Government is my representative standing up for my rights against those who violate my rights. Government is not somebody else. It is me and you and everyone else. We just don't have the time or the energy to go sit in government every day. So we elect others to represent us.

It is both socialist and capitalist for a government to stand up for me. I pay taxes and elect people to use my taxes as their income. The job for which they are paid is to stand up for my rights.

They fight for my rights so that I don't have to spend all my time every day fighting in courts, on the roads, in the board rooms, in the shareholder meetings, at tribunals, etc fighting for my rights, fighting with every silly ignorant moron arguing what my rights should be, fighting to breathe cleaner air, fighting to eat good food, fighting to ... basically live with dignity as a human being. That is the purpose of government, government regulation and government intervention.

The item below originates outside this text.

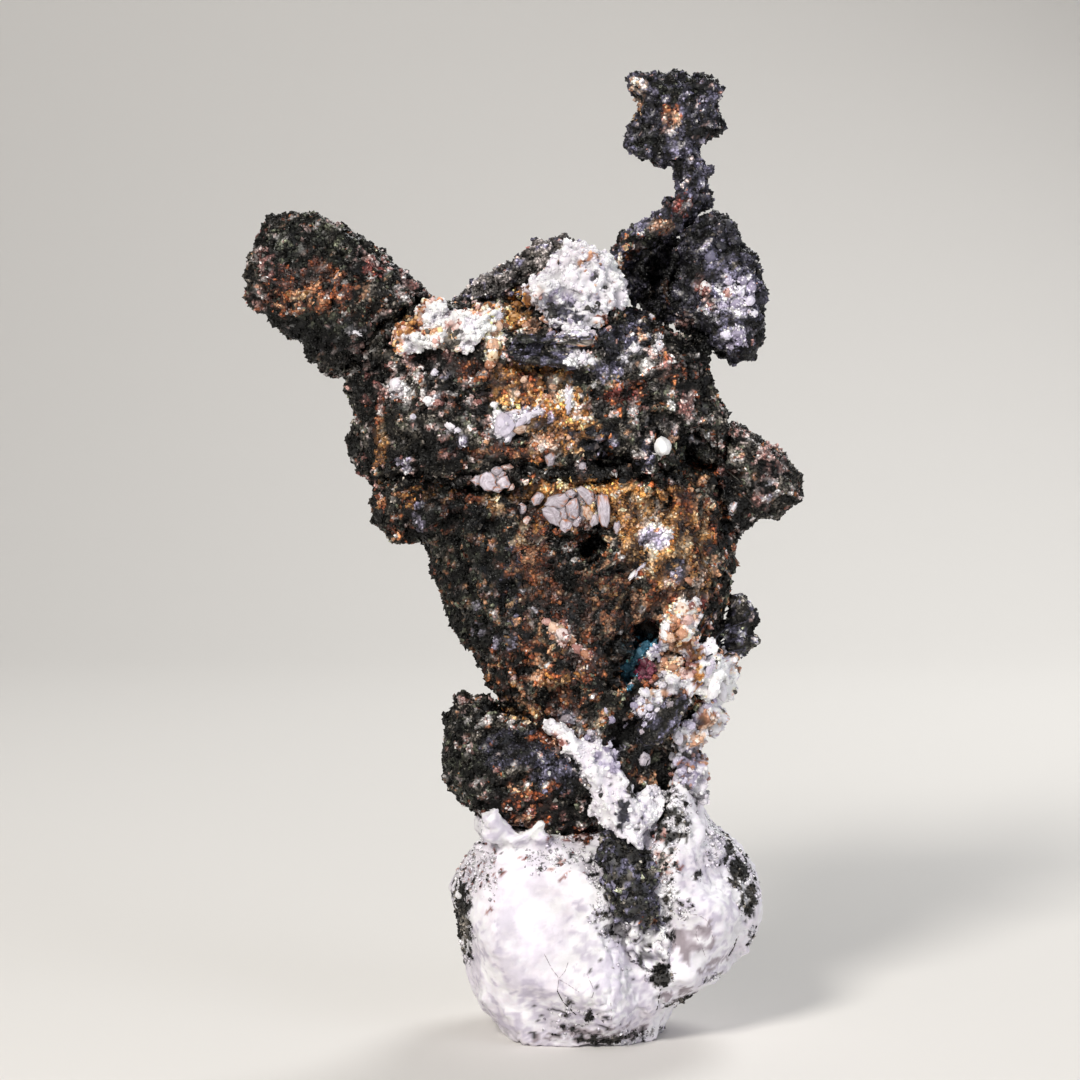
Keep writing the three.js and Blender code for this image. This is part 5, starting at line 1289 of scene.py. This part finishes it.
for nodeName, look in crystals.items():
    crystalPiece(nodeName, look)
print("stage: crystals set")

# Lumps on the front: their mineral, and for each x, z, width and height in mm, and how many degrees it leans.
lumps = {
    "column_lumps": {"node": "calcite_column", "seed": 501, "made": [
        ("teal", (6.1, 41.5, 0.8, 0.6, 30), (5.6, 40.9, 1, 0.9, 50), (5, 40.1, 1.2, 1.1, 55),
        (4.5, 39.4, 1.2, 1.1, 60), (4, 38.6, 1.3, 1.3, 70), (3.7, 37.8, 1, 1.2, 80), (3.4, 38.6, 0.8, 1, 80),
        (4.4, 38.1, 0.8, 1, 80)), ("plum", (5.6, 39.2, 1.2, 1.1, 40), (5.2, 38.4, 1, 1), (6, 38.5, 0.9, 1)),
        ("red", (6.1, 37.6, 0.9, 0.9)), ("rust", (5.6, 37.1, 0.7, 0.8)), ("calcite", (13.8, 38.1, 1, 2.4, 5),
        (13.5, 36.2, 0.9, 2), (12.5, 36.7, 1.2, 1.8, -20)), ("frost", (12.1, 39.1, 0.8, 1.8, -15)),
        ("lilac", (6.5, 40.3, 0.9, 1.2, -25), (6.9, 39.6, 0.6, 0.9, -10)),
        ("calcite", (8.9, 31.6, 1.1, 1.5, 20)), ("spar", (5.4, 29.2, 1.3, 1.7, 10)),
        ("lilac", (10.2, 32.8, 0.9, 0.8, 20), (9.6, 33.1, 0.7, 0.7), (11.9, 34.8, 1, 0.8, 10)),
        ("spar", (11.3, 34.3, 0.6, 0.6, 10)), ("lilac", (8.4, 29.6, 0.8, 0.9)),
        ("calcite", (8.4, 28.5, 0.7, 0.7)), ("lilac", (9.3, 28.1, 0.9, 0.7)),
        ("calcite", (10.2, 28.3, 0.7, 0.8)), ("lilac", (9.6, 27.1, 0.8, 0.7)),
        ("pink", (10.4, 29.5, 0.7, 0.7)), ("calcite", (9.3, 30.2, 0.7, 0.5)),
        ("pink", (8.3, 27.6, 0.6, 0.5)), ("lilac", (3.5, 32.9, 0.8, 0.9), (1.9, 33.6, 1.1, 0.9),
        (1.5, 34.6, 0.4, 0.7, 20)), ("spar", (-2.4, 33.7, 1.3, 0.9), (0.1, 32.4, 1, 0.8, 20)),
        ("lilac", (-0.3, 31.7, 0.8, 0.7, 20), (1.8, 31, 0.7, 1, 25), (2.4, 30.2, 0.7, 0.9, 25),
        (4.4, 35.1, 0.8, 0.8), (5.1, 35.5, 0.8, 0.7), (5.9, 34.9, 0.8, 0.7)),
        ("calcite", (6.7, 34.7, 0.7, 0.6), (5.1, 34.5, 0.9, 0.8)), ("lilac", (5.8, 34.1, 0.7, 0.6),
        (4.5, 34.4, 0.6, 0.5), (5.4, 33.3, 0.5, 0.8, -20)), ("spar", (5.1, 32.6, 0.5, 0.6),
        (7.9, 35.3, 0.9, 0.7, 30)), ("cream", (7.5, 39.4, 0.9, 1), (8.3, 38.9, 0.9, 0.8)),
        ("calcite", (7.4, 38.3, 0.8, 0.7), (8.1, 37.7, 1, 0.8), (7.2, 37.2, 0.8, 0.7), (9, 37.2, 0.8, 0.7)),
        ("rust", (6.5, 37.8, 0.6, 0.7)), ("cream", (9.1, 39.6, 0.8, 0.9)), ("pink", (9.3, 38.5, 0.8, 0.9)),
        ("cream", (9.2, 44.9, 1.5, 1.2), (8.6, 44, 1.3, 1.1)), ("pink", (9.6, 43.8, 1.2, 1.1)),
        ("cream", (8.2, 43.1, 1.2, 1.1)), ("calcite", (7.5, 42.9, 0.9, 1.3)), ("cream", (7.9, 42, 1.1, 1),
        (9.1, 42.6, 1.2, 1.1)), ("ochre", (8.8, 41.5, 1.1, 0.9)), ("pink", (10, 45.3, 0.9, 0.8)),
    ]},
    "shoulder_lumps": {"node": "calcite_shoulder_crust", "seed": 511, "made": [
        ("calcite", (-0.9, 70.1, 1.5, 1, 80), (-0.1, 69.7, 1, 0.9), (-1.9, 70.3, 0.8, 0.6),
        (6.9, 71.3, 0.9, 1.1, 20), (4.4, 71, 0.9, 0.7), (6.2, 74.2, 0.8, 0.6)),
        ("pink", (-1.2, 59.4, 0.9, 1.1)), ("lilac", (1.1, 60.4, 0.8, 0.6)),
        ("calcite", (-24, 72.6, 1.8, 0.8, -25), (-19.6, 67.4, 1.3, 1.5), (-18.9, 66.5, 1.1, 1)),
        ("pink", (-19.5, 66.3, 0.7, 0.7)), ("frost", (-15.6, 68.5, 0.8, 1)),
        ("calcite", (-16.3, 65.8, 1.1, 0.9)), ("pink", (-15.5, 65.6, 0.9, 0.7), (-15.8, 66.5, 0.7, 0.6)),
        ("calcite", (-14.1, 63.3, 1.3, 1, -20)), ("frost", (-13.4, 62.8, 0.8, 0.7)),
        ("lilac", (-12.9, 61.8, 0.7, 1.1)), ("pink", (-17.2, 68.9, 0.8, 0.7)),
        ("frost", (-8.7, 63.4, 2.6, 1.9, 50), (-6.7, 64, 2.6, 1.1, 28), (-5, 64.75, 2.2, 0.6, 12)),
        ("calcite", (-6, 64.35, 2.2, 0.6, 24), (-6.6, 63.95, 2.4, 0.7, 32)),
        ("frost", (-7.4, 63.4, 2.2, 0.8, 38)), ("calcite", (-8.1, 62.7, 2, 0.9, 48),
        (-8.5, 61.9, 1.6, 0.8, 58), (-8.9, 63.5, 1.6, 1.1, 60), (-9.4, 64.5, 1.5, 1, 80)),
        ("frost", (-8.4, 64.3, 1.5, 0.9, 20)), ("calcite", (-7.5, 64.7, 1.4, 0.6, 10),
        (-9.3, 62.6, 1.2, 0.9, 90), (-9.7, 65.3, 0.9, 0.7), (-2.3, 66.3, 0.8, 2, 8)),
        ("frost", (-2.3, 64.9, 0.5, 1, -10)), ("pink", (-12.2, 66.2, 0.8, 0.6), (-11.2, 65.7, 0.6, 0.6)),
        ("frost", (-17.9, 64.2, 0.6, 0.6)), ("calcite", (-9.4, 74.3, 1.1, 0.9)),
        ("pink", (-17.3, 65.5, 0.6, 0.6)),
    ]},
    "streak_lumps": {"node": "calcite_shoulder_crust", "seed": 541, "made": [
        ("cream", (-9.5, 73.4, 1.3, 1.2), (-9.7, 72.4, 1.2, 1.3), (-9.9, 71.4, 1.4, 1.4)),
        ("ochre", (-9.8, 70.4, 1.3, 1.2)), ("cream", (-10.1, 69.5, 1.1, 1.1)),
        ("ochre", (-8.9, 74.6, 1.1, 0.9), (-7.6, 75.4, 1.2, 1), (-7.7, 74.2, 1.3, 1.1)),
        ("cream", (-8.7, 73.2, 0.9, 0.9), (-6.6, 73.2, 1, 0.8), (-5.8, 72.8, 0.8, 0.7)),
    ]},
    "trunk_lumps": {"node": "silver_trunk", "seed": 551, "made": [
        ("pink", (-4.4, 43.5, 1.2, 0.9, -30)), ("cream", (-3.6, 43, 1.4, 1, -30)),
        ("pink", (-2.8, 42.4, 1.5, 1.1, -35)), ("cream", (-2, 41.7, 1.4, 1, -40)),
        ("pink", (-1.3, 41, 1.4, 1, -35)), ("cream", (-0.4, 40.4, 1.2, 0.9, -30)),
        ("pink", (-2.9, 41.4, 0.9, 0.7)), ("cream", (-3.8, 42, 0.8, 0.7), (-5.7, 37.6, 1, 0.8)),
        ("ochre", (-4.9, 37.2, 0.9, 0.8)), ("cream", (-4, 37.5, 0.9, 0.7)), ("rust", (-2.6, 36, 1, 0.6, 10)),
        ("cream", (9.9, 47.7, 1, 0.8)),
    ]},
    "centre_lumps": {"node": "silver_shoulder", "seed": 561, "grains": 11, "made": [
        ("ochre", (-8, 67.4, 0.9, 0.7)), ("cream", (-6.7, 68, 0.9, 0.7, 10)),
        ("ochre", (-5.2, 67.6, 1, 0.8, -10)), ("cream", (-3.8, 67.2, 0.9, 0.7), (-7.4, 66.4, 0.9, 0.7)),
        ("ochre", (-6, 66.5, 0.9, 0.7)), ("cream", (-4.6, 66.2, 0.9, 0.7)),
        ("ochre", (-3.2, 65.8, 0.8, 0.7)), ("cream", (-1.6, 64.6, 0.8, 0.6)),
        ("ochre", (-3.4, 63.4, 0.9, 0.8), (-4.9, 62.6, 0.9, 0.6)), ("cream", (-2.2, 62.2, 0.9, 0.7)),
        ("rust", (-5.6, 61.4, 0.8, 0.6)), ("cream", (-3.8, 61.2, 0.9, 0.6)),
        ("rust", (-6.8, 60.9, 0.6, 0.5)), ("ochre", (-1.2, 66.8, 0.7, 0.6)),
    ]},
    "lobe_lumps": {"node": "silver_right_lobe", "seed": 571, "grains": 12, "made": [
        ("lilac", (14.1, 77.9, 1.1, 1), (15.3, 78.1, 1.2, 1.1), (16.3, 77.2, 1.1, 1.2),
        (15.1, 76.8, 1.3, 1.1)), ("pink", (13.9, 76.6, 1, 1)), ("lilac", (16.1, 75.8, 1.2, 1.1),
        (14.8, 75.5, 1.2, 1), (13.4, 75.3, 1, 0.8), (16.6, 74.6, 0.9, 0.9), (13.8, 72.4, 1.2, 1),
        (15.1, 72.5, 1.3, 1.2), (14.5, 71.3, 1.2, 1), (15.9, 71.6, 1, 1)), ("pink", (11.6, 77.3, 1.1, 1.1)),
        ("blueGrey", (12.6, 82.8, 1.6, 1.4), (13.8, 83.4, 1.7, 1.5), (13.2, 81.4, 1.5, 1.4),
        (14.6, 82, 1.3, 1.3), (12.2, 80.4, 1.4, 1.2)),
    ]},
    "ledge_lumps": {"node": "silver_blades", "seed": 531, "made": [
        ("lilac", (-4.1, 72.4, 1.1, 0.6, 25), (-3.3, 72.8, 1.2, 0.7, 20)),
        ("calcite", (-2.4, 73.1, 1.2, 0.8), (-1.4, 73.2, 1.2, 0.9, -10)), ("lilac", (-0.5, 73, 1, 0.8, -20)),
        ("spar", (0.1, 72.6, 0.7, 0.6, -30), (-2.8, 72.5, 1.1, 0.5)), ("lilac", (-1.7, 72.6, 1.2, 0.5)),
        ("calcite", (-0.7, 72.5, 1, 0.5)), ("lilac", (-3.6, 73.4, 0.8, 0.6), (-2, 73.8, 0.9, 0.6)),
    ]},
    "foot_lumps": {"node": "calcite_foot", "seed": 521, "made": [
        ("calcite", (0.1, 24.2, 0.9, 1.4)), ("pink", (-8.3, 24.7, 0.9, 0.7)),
        ("calcite", (-13.4, 15, 0.8, 0.9)), ("frost", (-7, 22.6, 0.7, 0.6)),
    ]},
}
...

Corporate feudalism, of which I have been a part as a board member and as a VP previously, is as real as can be. When you oppose government because government does not fit into your label called socialism which you despise based on weird irrational reasons which the cold war propaganda fed your brains well, you are weakening yourself.

Because you are the government, if government becomes weak, you become weak. Who fills the void? Corporations. And therein begins corporate feudalism, where corporations control you and your governments.

You will need more freedom struggles and independence days if you don't open your eyes to the fact that you aren't voting in your own best interests when you vote for corporate feudalism as it already exists in the US.

Having said that I do recognize that most of the people who post online saying global warming isn't true or that government regulation is bad are paid corporate shills of groups such as Koch brothers. And if they are not paid shills, they are stupid to be posting for free when they could have got paid for posting the same nonsense they post.